Officials of China’s national pension fund said that a decision on investing in the stock market would be delayed for up to a year, South China Morning Post said. The results of a planned study into how to allow fund managers to handle the money would first have to be completed, and that would take at least three to four months. The vice-chairman of the National Council for Social Security Fund told the newspaper that money from the fund would not be invested in shares until there was a ‘bright prospect’ of good returns. The fund currently has about US$10bn in assets, most of it in low-yielding bank deposits and government bonds.

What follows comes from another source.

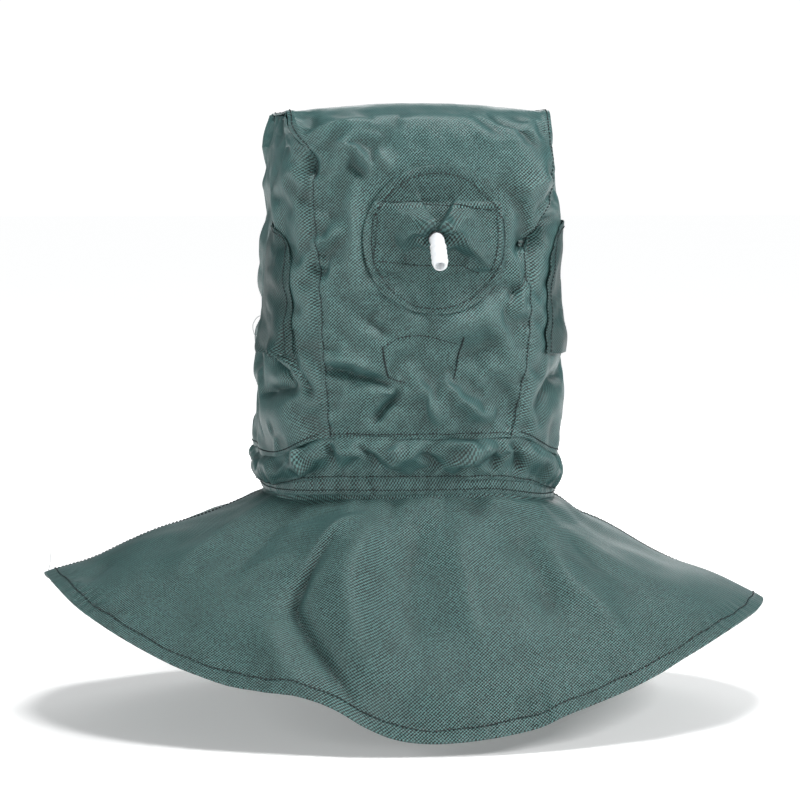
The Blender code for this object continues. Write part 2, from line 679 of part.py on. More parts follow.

A report by international consultants McKinsey & Co estimates that pension funds under management will rise to US$150bn- 200bn by 2005, from around US$80bn today. Cotton imports set to rise
The smaller cotton harvest forecast for China this year is likely to trigger a rise in imports, Reuters reported. The National Bureau of Statistics said in March that planted acreage had fallen by 17.3 per cent from last year’s level to 3.98m hectares, and based on this decline, the Cotton and Jute Bureau estimated a cotton harvest of 4.7m tonnes this year, down from last year’s 5.3m tones. The bureau’s director, Shi Jianwei, said that he expected China’s imports to rise to 200,000 tonnes this year, up from just 20,000 tonnes in 2001. Imports would be encouraged by China’s commitment to allow up to 818,500 tonnes of cotton to be imported at a tariff of 1 per cent starting from this year.